[START OF Data lines]
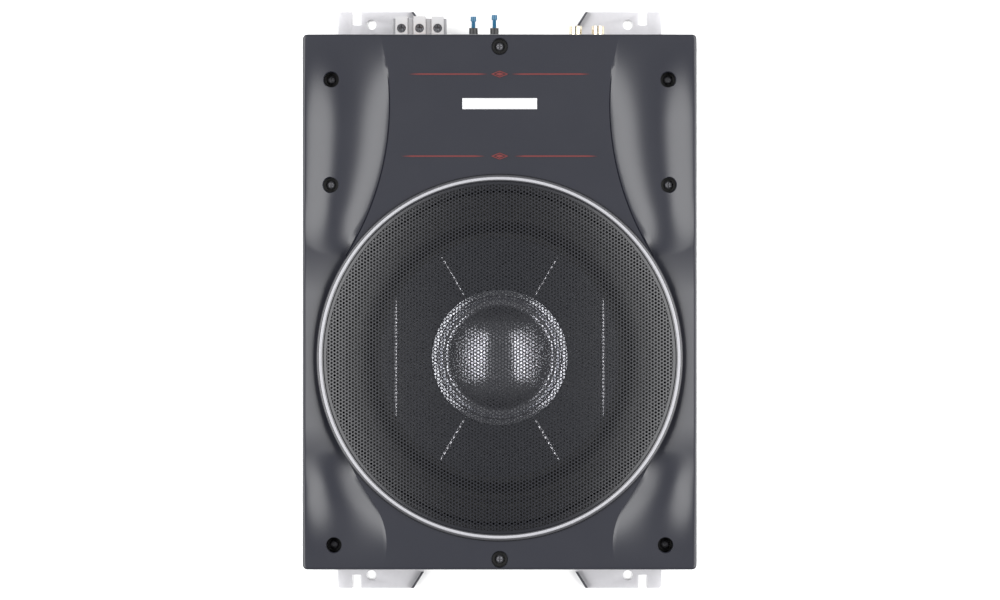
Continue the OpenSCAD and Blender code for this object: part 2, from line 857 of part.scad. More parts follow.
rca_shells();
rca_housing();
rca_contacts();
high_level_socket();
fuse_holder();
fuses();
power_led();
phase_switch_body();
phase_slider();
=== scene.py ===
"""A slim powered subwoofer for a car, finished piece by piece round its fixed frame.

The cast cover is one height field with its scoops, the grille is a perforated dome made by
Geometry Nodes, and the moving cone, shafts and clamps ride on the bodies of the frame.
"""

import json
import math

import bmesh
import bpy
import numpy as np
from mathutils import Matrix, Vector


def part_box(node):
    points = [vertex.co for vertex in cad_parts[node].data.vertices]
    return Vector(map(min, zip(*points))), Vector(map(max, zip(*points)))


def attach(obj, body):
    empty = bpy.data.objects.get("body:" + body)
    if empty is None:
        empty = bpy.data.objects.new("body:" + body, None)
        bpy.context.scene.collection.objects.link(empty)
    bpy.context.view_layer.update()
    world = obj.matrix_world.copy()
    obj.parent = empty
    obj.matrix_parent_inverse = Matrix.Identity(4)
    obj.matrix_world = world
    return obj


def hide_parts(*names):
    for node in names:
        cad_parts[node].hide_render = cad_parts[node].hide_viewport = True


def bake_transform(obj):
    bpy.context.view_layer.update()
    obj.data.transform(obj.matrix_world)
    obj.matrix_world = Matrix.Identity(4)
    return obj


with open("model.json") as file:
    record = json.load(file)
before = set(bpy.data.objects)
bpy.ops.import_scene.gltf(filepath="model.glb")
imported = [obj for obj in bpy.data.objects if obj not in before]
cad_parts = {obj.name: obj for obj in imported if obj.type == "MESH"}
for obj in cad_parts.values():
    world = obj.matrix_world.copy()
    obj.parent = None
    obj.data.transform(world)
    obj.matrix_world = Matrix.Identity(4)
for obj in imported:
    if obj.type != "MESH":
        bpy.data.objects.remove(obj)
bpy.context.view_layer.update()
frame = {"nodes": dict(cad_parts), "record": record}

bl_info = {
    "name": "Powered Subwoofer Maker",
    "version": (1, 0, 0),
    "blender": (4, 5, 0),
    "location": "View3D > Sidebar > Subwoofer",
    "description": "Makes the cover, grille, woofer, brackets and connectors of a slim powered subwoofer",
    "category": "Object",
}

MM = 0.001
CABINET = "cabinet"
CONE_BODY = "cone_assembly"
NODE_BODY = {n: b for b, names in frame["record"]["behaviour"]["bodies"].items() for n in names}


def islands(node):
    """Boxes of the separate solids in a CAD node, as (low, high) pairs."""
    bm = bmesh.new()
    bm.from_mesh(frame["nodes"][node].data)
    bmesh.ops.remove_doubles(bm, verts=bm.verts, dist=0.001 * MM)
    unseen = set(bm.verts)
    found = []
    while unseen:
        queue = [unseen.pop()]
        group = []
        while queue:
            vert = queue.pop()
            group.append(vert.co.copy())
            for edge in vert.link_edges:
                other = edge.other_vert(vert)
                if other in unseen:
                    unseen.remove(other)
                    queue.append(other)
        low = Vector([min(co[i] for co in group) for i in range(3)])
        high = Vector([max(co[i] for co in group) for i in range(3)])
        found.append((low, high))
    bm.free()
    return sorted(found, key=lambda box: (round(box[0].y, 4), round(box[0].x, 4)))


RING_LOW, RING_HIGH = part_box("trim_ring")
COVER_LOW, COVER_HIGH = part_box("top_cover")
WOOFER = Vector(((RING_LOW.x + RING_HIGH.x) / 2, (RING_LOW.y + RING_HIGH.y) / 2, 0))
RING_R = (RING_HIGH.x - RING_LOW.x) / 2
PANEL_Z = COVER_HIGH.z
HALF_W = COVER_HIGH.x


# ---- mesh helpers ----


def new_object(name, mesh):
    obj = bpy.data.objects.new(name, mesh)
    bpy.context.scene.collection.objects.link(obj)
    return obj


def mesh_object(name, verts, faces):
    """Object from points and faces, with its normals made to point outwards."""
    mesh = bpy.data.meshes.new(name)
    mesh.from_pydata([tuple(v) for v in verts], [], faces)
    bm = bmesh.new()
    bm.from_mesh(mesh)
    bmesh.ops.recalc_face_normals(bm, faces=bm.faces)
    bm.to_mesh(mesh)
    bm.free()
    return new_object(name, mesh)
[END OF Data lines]
* Job *
The lines to be given again exactly are those from the one containing "rca_shells();" up to and including the one containing "zip(*points))), Vector(map(max, zip(*points)))".

* Worked solution *
rca_shells();
rca_housing();
rca_contacts();
high_level_socket();
fuse_holder();
fuses();
power_led();
phase_switch_body();
phase_slider();
=== scene.py ===
"""A slim powered subwoofer for a car, finished piece by piece round its fixed frame.

The cast cover is one height field with its scoops, the grille is a perforated dome made by
Geometry Nodes, and the moving cone, shafts and clamps ride on the bodies of the frame.
"""

import json
import math

import bmesh
import bpy
import numpy as np
from mathutils import Matrix, Vector


def part_box(node):
    points = [vertex.co for vertex in cad_parts[node].data.vertices]
    return Vector(map(min, zip(*points))), Vector(map(max, zip(*points)))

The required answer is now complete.